リレー随筆

「月番日記」ができるまで
城一 昭人
平成22年09月

TOP PAGEへ 随筆目次へ

 「須佐町郷土史研究会(郷土研)」は昭和53年11月に発足しました。
「温故」発刊はは55年春からです。歴史を勉強したことがなく、わからないことは辞書で知る「つまみぐい」ですから行き詰まります。家には経本や仏教文書、忠臣蔵などの読み物の写本がありました。 しかし歴史資料はなにもありませんでした。明治5年の火事で焼けたのでしょう。中学生の頃に、ここはむかし家があったところ、と母が教えてくれたのが唯一須佐に関する知識でした。ずいぶん年を取ってから、 須佐は城下町というがほんとうだろうか、三蔭山神社の建物は何を意味しているのかなど、わからない事ばかりをメモして、帰省の時に松尾龍先生をお訪ねしました。ちょうどそのとき「郷土研」の構想があってお話を聞き、 その場で入会しました。関係者以外ではおそらく最初の会員だろうと思っています。

 帰省の度に公民館へ行きました。まだ資料館もなく、益田家の歴史資料が日本一などということも知りません。なにかあるだろう、須佐や益田家に関する書き物、先祖に関する書き物はないものか、 許可も得なかったように思いますが、ごった積みになっている部屋で、図々しくキャビネットなどを開いて探しました。油紙に包まれたものがあり、開いてみると厚さ20cmくらいの厚さに束ねた「月番日記」があったのです。 100年目に風が入ったのかなと思いながら開いてみると先祖の名前がありました。嬉しかったです。須佐に益田家があって、そこにいた人たちが確かに動いていたのだと確信が持てたのです。 すぐ写真を何枚か撮りましたが、これも許可は得なかったでしょう。無知だったのです。古い資料、古い世界に対する礼儀を知りませんでした。翌年また帰省して全部撮影しました。それらを解読して、 平成3年に「温故」として発行させていただきました。ありがたいことです。日記の研究はいまも続きます。ここで行儀の悪かったことをお詫びします。
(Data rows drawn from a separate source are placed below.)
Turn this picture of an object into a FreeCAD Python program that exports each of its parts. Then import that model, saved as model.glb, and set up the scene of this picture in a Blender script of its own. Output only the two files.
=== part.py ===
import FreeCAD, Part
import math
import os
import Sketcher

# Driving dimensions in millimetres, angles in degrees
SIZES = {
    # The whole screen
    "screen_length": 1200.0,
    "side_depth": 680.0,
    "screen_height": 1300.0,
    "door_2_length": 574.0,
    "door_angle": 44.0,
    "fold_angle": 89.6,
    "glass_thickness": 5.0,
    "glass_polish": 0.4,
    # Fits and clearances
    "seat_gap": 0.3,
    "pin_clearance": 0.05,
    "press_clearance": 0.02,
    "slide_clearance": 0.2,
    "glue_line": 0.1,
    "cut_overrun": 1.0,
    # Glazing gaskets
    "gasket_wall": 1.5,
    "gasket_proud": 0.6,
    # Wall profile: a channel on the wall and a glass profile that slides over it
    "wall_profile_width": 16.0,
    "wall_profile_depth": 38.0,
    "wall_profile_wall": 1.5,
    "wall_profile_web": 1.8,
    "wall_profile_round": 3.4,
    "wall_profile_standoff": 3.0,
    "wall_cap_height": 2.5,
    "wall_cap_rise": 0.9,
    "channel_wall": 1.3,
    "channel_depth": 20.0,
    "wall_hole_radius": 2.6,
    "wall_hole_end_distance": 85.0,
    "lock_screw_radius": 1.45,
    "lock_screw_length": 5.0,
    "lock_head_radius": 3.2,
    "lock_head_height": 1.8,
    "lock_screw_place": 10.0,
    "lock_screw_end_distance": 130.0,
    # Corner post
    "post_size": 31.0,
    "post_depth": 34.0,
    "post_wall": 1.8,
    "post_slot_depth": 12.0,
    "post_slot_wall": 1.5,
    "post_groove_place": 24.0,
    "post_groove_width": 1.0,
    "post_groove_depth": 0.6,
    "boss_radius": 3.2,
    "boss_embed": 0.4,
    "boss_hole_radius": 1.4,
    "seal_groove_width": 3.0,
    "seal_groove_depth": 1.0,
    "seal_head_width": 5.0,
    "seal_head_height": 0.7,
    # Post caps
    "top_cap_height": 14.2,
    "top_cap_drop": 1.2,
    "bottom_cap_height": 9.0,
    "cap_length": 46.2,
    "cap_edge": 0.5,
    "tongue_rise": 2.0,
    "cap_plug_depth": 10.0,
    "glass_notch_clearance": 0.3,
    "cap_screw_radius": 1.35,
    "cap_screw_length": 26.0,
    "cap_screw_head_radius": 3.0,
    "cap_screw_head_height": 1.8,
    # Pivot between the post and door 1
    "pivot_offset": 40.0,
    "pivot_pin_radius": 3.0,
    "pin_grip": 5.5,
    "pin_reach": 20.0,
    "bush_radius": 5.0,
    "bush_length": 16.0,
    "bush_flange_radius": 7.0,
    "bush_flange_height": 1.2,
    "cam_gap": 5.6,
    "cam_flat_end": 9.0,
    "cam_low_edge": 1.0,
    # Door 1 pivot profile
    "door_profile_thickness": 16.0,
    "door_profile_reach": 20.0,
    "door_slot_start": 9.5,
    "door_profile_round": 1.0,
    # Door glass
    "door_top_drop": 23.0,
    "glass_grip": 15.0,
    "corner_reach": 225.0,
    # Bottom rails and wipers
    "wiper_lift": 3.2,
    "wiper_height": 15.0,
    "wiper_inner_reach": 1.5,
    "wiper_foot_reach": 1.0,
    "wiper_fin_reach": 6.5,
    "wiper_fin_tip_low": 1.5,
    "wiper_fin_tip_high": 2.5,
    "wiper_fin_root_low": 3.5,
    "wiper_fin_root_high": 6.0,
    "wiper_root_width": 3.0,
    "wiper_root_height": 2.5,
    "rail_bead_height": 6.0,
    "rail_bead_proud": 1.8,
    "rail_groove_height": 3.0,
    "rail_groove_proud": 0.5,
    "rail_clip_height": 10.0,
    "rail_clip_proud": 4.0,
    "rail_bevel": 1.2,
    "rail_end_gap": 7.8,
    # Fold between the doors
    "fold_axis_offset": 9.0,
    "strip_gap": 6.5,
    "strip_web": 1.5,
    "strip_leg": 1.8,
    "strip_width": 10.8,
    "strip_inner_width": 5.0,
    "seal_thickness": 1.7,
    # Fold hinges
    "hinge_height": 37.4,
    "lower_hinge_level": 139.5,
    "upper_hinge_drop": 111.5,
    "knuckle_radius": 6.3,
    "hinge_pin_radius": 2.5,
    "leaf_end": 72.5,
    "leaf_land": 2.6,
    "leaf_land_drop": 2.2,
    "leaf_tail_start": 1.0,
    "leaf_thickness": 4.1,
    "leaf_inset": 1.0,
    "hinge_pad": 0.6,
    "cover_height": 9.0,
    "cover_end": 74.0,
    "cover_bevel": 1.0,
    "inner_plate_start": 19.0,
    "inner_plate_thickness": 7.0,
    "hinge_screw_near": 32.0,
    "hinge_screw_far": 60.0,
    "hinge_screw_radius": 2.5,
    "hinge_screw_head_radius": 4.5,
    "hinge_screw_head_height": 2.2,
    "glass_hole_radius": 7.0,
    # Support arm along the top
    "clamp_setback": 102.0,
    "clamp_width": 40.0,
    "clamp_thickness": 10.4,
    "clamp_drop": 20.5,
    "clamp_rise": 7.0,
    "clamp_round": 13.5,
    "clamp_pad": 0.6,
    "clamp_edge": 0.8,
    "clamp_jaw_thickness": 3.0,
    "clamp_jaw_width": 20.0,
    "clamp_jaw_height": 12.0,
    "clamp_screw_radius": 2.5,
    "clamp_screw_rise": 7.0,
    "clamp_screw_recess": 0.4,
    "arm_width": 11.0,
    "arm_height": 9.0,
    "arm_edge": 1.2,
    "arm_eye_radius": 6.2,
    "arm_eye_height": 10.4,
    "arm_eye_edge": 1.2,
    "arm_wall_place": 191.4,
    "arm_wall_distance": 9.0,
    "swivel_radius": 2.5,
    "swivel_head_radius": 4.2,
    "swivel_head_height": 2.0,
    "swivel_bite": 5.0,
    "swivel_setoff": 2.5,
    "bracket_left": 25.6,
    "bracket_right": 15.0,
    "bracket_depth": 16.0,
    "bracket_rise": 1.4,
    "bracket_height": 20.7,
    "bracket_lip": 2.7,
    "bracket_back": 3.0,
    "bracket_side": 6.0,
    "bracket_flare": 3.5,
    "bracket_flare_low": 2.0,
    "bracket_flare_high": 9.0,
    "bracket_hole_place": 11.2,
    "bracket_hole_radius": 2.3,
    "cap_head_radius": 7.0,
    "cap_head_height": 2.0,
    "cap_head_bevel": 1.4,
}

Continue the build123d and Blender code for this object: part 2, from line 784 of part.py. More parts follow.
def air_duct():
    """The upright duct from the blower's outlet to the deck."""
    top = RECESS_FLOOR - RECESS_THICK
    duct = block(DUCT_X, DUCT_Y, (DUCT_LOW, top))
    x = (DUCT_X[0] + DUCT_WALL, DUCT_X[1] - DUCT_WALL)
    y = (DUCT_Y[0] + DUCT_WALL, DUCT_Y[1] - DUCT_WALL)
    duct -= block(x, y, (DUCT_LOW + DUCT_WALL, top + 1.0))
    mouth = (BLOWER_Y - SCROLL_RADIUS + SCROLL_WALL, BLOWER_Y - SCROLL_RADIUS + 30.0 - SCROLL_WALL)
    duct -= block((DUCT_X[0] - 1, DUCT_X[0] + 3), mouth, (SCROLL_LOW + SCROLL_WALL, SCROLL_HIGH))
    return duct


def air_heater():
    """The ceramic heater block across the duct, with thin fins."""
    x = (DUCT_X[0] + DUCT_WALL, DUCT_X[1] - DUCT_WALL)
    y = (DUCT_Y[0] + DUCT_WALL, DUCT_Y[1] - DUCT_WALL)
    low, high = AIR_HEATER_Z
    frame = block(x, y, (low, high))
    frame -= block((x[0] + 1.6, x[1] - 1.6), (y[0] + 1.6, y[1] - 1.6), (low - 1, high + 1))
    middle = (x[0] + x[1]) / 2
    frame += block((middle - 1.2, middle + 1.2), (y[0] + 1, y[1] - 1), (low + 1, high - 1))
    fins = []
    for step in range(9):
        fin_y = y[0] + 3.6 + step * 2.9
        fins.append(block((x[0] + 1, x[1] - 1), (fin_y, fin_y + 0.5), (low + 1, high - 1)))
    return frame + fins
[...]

 おじいさんたちに会って話を聞きたい、そう思って読んでいると、当時の錚々たる人物が、杉の垣根から出てくるような気がします。松下村塾の連中が須佐に来て、「気」を与えて目覚めたと言いますが、 400年前に石見からやってきた一つの藩です。戦国時代以前から戦い続けた強者ばかりです。維新の士が出ました。そんな人物誌を読めば、高山や青い海、北風にさらされて耐える海洞や屏風岩が 、いかにもよく似合います。

 松尾先生にお会いしたとき、唐津焼の茶碗が3つ置いてありました。手にとって見たのでしょうか、それは差し上げたいが水が漏るんだよ、と言われ、そんなものかと思って何も感じませんでした。 いま思えばあのとき頂戴しておれば良かったなぁと、いまも大柄な先生を思い出すのです。後に、兄嫁の実家が先生とご縁のあったことを知りました。

 定年後は文化を築くのが仕事であると聞きました。ふるさとの研究もよし、散歩でゴミを拾うのもよし、読書も文化、元気に過ごしましょう。

 来月は高嶋様にご寄稿を御願いします。